Nationalism, surgical strikes up for debate at Kumaon lit fest
Jim Corbett Park (Uttarakhand), Oct 12 (IANS) Nationalism, especially in the context of the Indian Army’s surgical strikes on terrorist launching pads in Pakistan-administered Kashmir, came up for debate on the second day of the Kumaon Literature Festival (KLF) here on Wednesday.
“The debate is pertinent as after the surgical strikes (September 28), this (nationalism and patriotism) has become a divisionary point to talk on social media and primetime debates,” said journalist-cum-author Rana Ayyub.
The strikes have become a yardstick to measure one’s patriotism, she added.

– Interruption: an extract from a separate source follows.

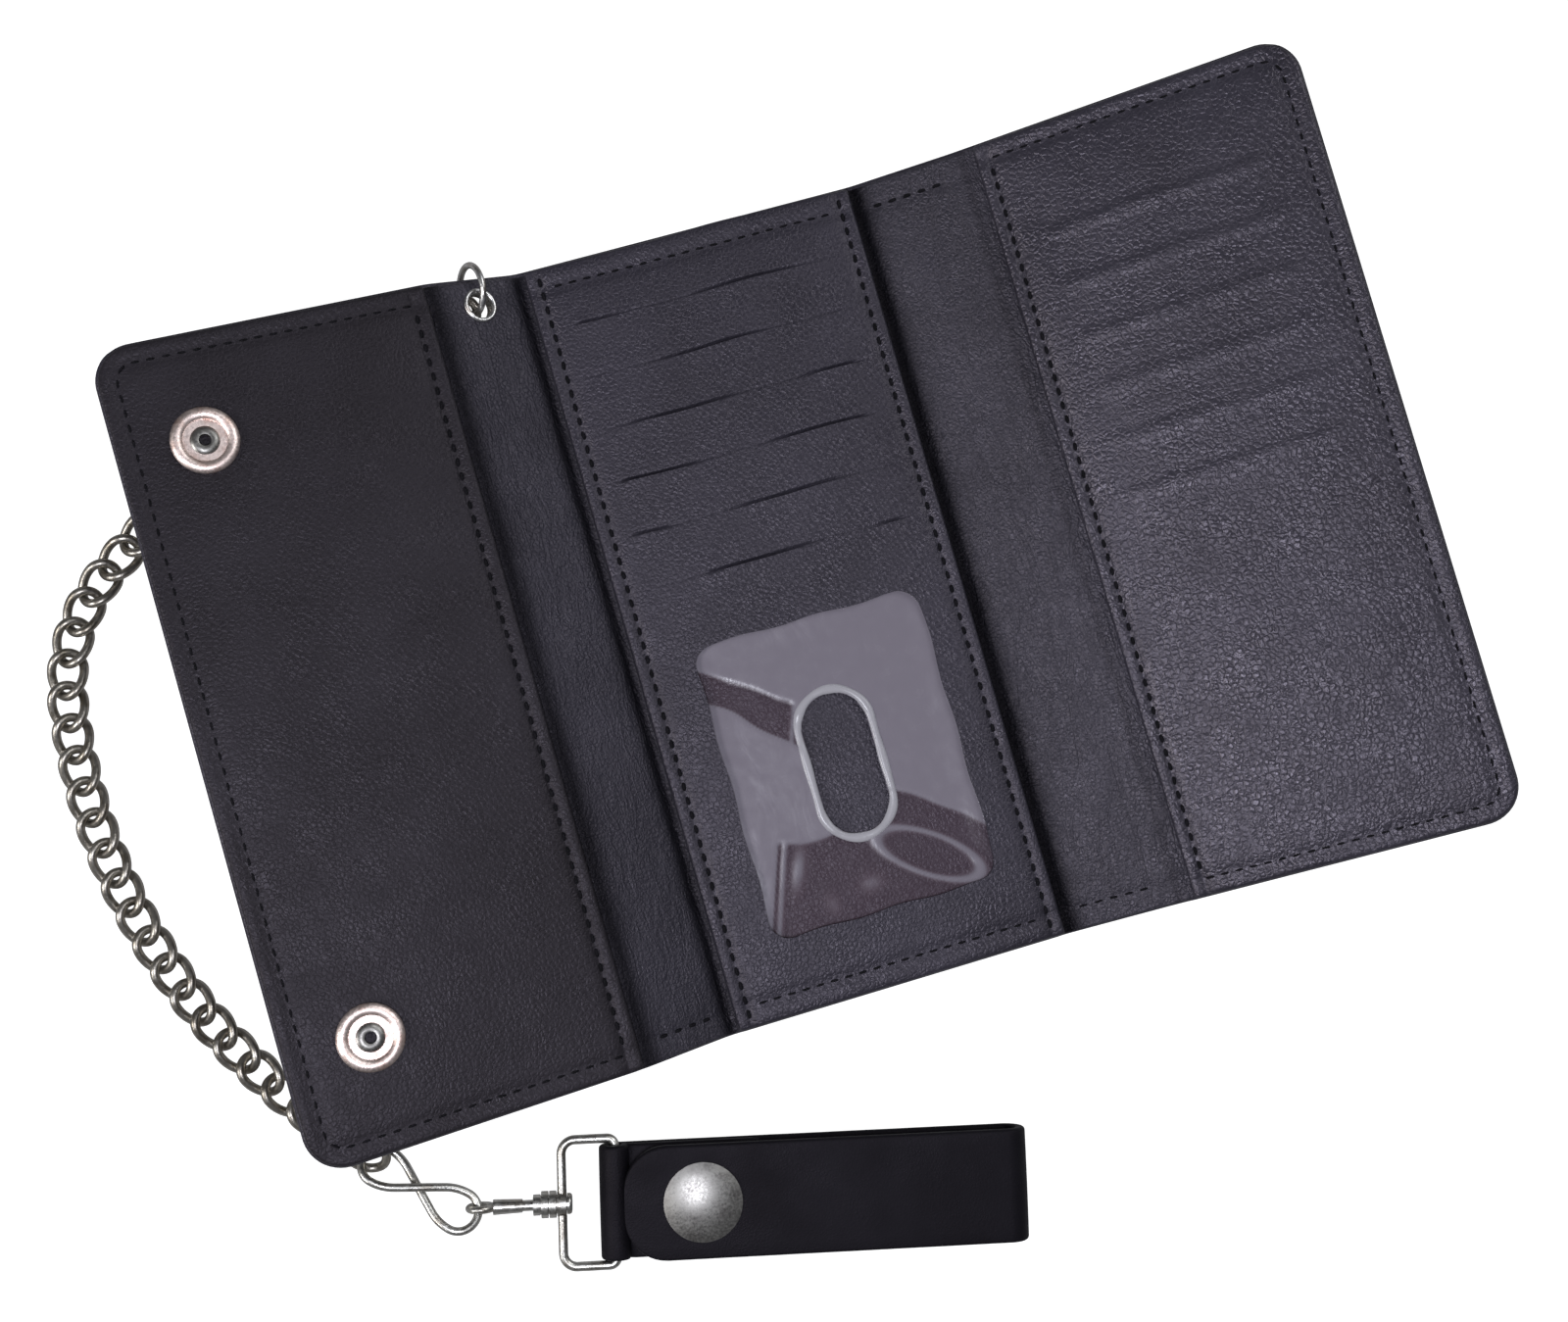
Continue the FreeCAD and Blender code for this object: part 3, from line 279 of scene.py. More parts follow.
def sheet(name, s_span, y_span, low, high, material, rounding=0.8, corners=None, near_s=(), near_y=(),
          flat_sides=(), step=1.3, slide=None):
    """A closed leather or cloth sheet. low and high are heights, or functions of s, y and the edge distance.
    Its edges are rounded, except the flat_sides ("left", "right"), where it meets the next sheet."""
    s, y = np.meshgrid(steps(*s_span, step, near_s), steps(*y_span, step, near_y), indexing="ij")
    far = 1e3
    distance = np.minimum.reduce([
        s - s_span[0] + (far if "left" in flat_sides else 0),
        s_span[1] - s + (far if "right" in flat_sides else 0),
        y - y_span[0], y_span[1] - y,
    ])
    edge = np.sqrt(1 - (1 - np.clip(distance / rounding, 0, 1)) ** 2)
    for (side_s, side_y), radius in (corners or {}).items():
        corner_s, corner_y = s_span[side_s > 0], y_span[side_y > 0]
        s, y = round_corner(s, y, corner_s, corner_y, side_s, side_y, radius)
    bottom = low(s, y, distance) if callable(low) else np.full(s.shape, low)
    top = high(s, y, distance) if callable(high) else np.full(s.shape, high)
    middle = (top + bottom) / 2
    moved = y + slide(s, y) if slide else y
    points = np.concatenate([
        place(s, moved, middle + (top - middle) * edge).reshape(-1, 3),
        place(s, moved, middle + (bottom - middle) * edge).reshape(-1, 3),
    ])
    rows, columns = s.shape
    below = rows * columns
    faces = grid_faces(rows, columns) + grid_faces(rows, columns, below, flip=True)
    rim = list(range(columns)) + [i * columns + columns - 1 for i in range(1, rows)]
    rim += [(rows - 1) * columns + j for j in range(columns - 2, -1, -1)]
    rim += [i * columns for i in range(rows - 2, 0, -1)]
    for here, there in zip(rim, rim[1:] + rim[:1]):
        faces.append((here, there, there + below, here + below))
    return tidy(new_piece(name, points, faces, material))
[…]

Ayyub, the author of “Gujarat Files: Anatomy of a Cover Up” on the 2002 Gujarat communal riots and their aftermath, clarified that she was not against the surgical strikes, but that “if somebody questions Prime Minister Narendra Modi on the surgical strike, he or she is not a patriot enough and is anti-nationalist”.
Another journalist-cum-author, Hindol Sengupta, objected to the opposition’s demand that the government tender proof of the strikes.
“Asking for the evidence of surgical strike is the most moronic thing ever,” he said.
On the issue of banning Pakistani artistes from the country, Sengupta was supportive of it.
He cited the example of Africa during the apartheid era, when that country’s cricket and Olympic teams were barred from playing internationally, especially by their neighbouring countries and then by the Western nations so as to pressurise the white African regime to renege on white supremacy and yield to multi-racialism.
“It is the only legitimate way to pressurise the citizens so that they are forced to question their government as a result of being ostracised by the world,” he said.
While participants agreed that nationalism is a concept with different interpretations, journalist and former Rajya Sabha member Shahid Siddiqui said that it has been used politically by various groups.
“Problem is not with Islam, or Hinduism or any other religion, the problem lies with extremism in any form,” he said, stressing that when nationalism takes an extreme form, its proponents use it to force other people to agree to their own view and then it becomes dangerous.